Идеально. Это как раз то, что мне нужно.
— Здесь не очень… — мнется Велчева.
Ей кажется, что старый библиотечный склад не совсем подходит для моей работы. Но мне здесь определенно нравится, и я прошу прислать с кем-нибудь дневники доктора Манолова. Какие точно? Все, если возможно. И оставить ключ, что она и делает немедленно.
— А дневники вам принесет Эмилия, — сообщает Велчева. — Потом смотрит на свои часики. — О! Время летит. Когда проголодаетесь, скажите, и я отведу вас пообедать в наш клуб.
Она выходит, а я осматриваю свою берлогу. Человек назвавший этот склад “ротондой” должно быть обладал развитым чувством юмора. Впрочем, помещение это являло очередной образец архитектурных абсурдов, с которыми мне приходилось встречаться и прежде. Такие детища рождаются в результате мучительных раздумий архитекторов над тем, как украсить фасад так, чтобы его уродства не бросались в глаза и при том, удивить непосвященных. Им и в голову не приходит, что здесь однажды придется работать кому-то вроде меня.
В двери стучат. Должно быть, лаборантка Эмилия.
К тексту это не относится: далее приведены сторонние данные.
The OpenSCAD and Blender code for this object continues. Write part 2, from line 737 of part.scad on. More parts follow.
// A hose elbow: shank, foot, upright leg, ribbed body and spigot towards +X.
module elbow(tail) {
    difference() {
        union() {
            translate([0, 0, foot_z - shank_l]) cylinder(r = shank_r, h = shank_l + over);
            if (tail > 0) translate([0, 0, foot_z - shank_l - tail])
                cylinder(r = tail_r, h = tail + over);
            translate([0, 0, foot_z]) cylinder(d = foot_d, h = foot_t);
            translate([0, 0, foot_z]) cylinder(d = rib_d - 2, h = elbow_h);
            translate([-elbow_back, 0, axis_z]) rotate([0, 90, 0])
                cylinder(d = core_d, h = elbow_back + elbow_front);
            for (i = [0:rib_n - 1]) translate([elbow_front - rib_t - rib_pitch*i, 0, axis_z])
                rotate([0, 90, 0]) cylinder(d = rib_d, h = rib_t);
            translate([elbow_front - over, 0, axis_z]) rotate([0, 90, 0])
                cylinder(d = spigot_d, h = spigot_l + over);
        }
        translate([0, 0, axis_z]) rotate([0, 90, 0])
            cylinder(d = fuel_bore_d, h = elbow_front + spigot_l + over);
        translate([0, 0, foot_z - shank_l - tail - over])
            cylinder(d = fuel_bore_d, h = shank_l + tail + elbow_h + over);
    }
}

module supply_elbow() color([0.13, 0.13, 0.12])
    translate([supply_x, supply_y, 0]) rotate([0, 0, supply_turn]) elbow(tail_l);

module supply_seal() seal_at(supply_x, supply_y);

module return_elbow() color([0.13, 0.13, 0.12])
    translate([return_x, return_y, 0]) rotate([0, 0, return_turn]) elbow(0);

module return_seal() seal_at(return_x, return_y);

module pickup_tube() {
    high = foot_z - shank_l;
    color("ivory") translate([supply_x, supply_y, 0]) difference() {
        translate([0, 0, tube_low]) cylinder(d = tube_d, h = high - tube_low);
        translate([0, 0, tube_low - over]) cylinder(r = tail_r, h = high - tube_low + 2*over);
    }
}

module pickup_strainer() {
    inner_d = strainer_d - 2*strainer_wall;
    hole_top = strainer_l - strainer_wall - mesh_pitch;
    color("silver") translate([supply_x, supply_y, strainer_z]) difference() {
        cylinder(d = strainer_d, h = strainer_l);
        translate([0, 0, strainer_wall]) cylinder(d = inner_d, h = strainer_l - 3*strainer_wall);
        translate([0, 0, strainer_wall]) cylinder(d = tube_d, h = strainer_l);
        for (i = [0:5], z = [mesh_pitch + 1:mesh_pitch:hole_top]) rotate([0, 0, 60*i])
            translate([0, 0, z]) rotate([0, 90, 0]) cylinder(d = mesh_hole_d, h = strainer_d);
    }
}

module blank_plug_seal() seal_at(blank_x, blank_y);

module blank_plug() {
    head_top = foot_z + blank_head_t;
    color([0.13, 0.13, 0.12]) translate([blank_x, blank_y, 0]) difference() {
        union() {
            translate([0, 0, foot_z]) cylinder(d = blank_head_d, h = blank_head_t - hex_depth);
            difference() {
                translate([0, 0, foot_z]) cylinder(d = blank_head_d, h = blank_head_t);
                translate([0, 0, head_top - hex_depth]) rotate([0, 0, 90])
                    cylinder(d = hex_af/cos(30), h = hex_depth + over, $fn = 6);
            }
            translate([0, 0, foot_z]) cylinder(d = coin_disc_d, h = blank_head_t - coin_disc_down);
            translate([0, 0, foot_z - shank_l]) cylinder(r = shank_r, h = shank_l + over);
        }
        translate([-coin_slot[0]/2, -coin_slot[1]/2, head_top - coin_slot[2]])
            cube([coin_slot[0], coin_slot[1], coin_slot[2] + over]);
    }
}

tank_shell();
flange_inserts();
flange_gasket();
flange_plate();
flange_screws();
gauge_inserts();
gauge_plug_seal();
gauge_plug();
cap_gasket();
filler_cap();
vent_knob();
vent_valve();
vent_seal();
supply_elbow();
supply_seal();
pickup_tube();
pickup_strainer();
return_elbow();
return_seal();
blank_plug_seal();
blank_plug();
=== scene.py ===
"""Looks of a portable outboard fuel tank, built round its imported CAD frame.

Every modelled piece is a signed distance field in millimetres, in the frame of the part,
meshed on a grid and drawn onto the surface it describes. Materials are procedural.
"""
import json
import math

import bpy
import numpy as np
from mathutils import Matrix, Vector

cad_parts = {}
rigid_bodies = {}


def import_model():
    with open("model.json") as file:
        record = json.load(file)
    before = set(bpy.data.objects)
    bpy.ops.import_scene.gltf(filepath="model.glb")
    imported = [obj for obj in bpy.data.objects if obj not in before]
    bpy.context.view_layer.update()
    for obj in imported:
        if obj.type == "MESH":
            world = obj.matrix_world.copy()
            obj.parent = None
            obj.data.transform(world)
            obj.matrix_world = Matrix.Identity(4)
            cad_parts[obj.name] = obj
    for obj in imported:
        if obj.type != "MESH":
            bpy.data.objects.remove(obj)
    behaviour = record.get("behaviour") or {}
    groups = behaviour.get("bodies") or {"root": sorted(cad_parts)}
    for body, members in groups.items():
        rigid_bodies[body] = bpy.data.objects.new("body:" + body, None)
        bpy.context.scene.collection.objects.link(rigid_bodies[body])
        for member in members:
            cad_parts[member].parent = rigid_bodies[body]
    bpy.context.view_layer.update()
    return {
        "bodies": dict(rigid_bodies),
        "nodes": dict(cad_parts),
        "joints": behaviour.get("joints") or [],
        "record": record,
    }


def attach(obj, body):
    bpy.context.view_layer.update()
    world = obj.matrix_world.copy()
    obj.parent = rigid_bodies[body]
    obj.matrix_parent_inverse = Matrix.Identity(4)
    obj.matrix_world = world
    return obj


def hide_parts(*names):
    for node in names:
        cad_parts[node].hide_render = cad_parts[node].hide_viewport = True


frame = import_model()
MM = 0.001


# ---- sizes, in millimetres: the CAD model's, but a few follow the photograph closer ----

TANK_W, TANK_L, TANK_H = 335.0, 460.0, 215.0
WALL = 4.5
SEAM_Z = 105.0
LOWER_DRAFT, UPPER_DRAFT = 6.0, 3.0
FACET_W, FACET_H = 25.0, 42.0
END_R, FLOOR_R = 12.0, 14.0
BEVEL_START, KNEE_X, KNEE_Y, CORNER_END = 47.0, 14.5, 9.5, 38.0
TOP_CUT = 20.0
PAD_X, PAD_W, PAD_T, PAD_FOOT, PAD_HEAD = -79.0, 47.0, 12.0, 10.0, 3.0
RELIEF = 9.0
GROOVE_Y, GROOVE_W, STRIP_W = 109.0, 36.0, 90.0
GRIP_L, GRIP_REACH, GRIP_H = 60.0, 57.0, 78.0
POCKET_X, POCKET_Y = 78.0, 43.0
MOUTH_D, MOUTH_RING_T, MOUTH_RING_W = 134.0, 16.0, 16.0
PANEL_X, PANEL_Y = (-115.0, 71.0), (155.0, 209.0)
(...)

Да, это она. Маленькая, худенькая и очень милая. Ей не больше двадцати. В руках она держит две толстые прошнурованные тетради.
— Меня зовут Эмилия, — говорит она. — Ведь это вы…
Из ее глаз ручьем хлынули слезы.
Я предлагаю ей войти и подхватываю дневники.
Она плачет так искренне и так по-детски, что у меня ком застревает в горле. Пытаюсь утешить ее, но не выходит, получается что-то банальное и совершенно ненужное. Ничем не могу помочь ей. Человека не стало, и ничто не в состоянии вернуть его к жизни.
— Эмилия, — говорю я глухо, — я тоже знал доктора Манолова!
Из больших карих глаз продолжают катиться слезы, но она все же начинает успокаиваться.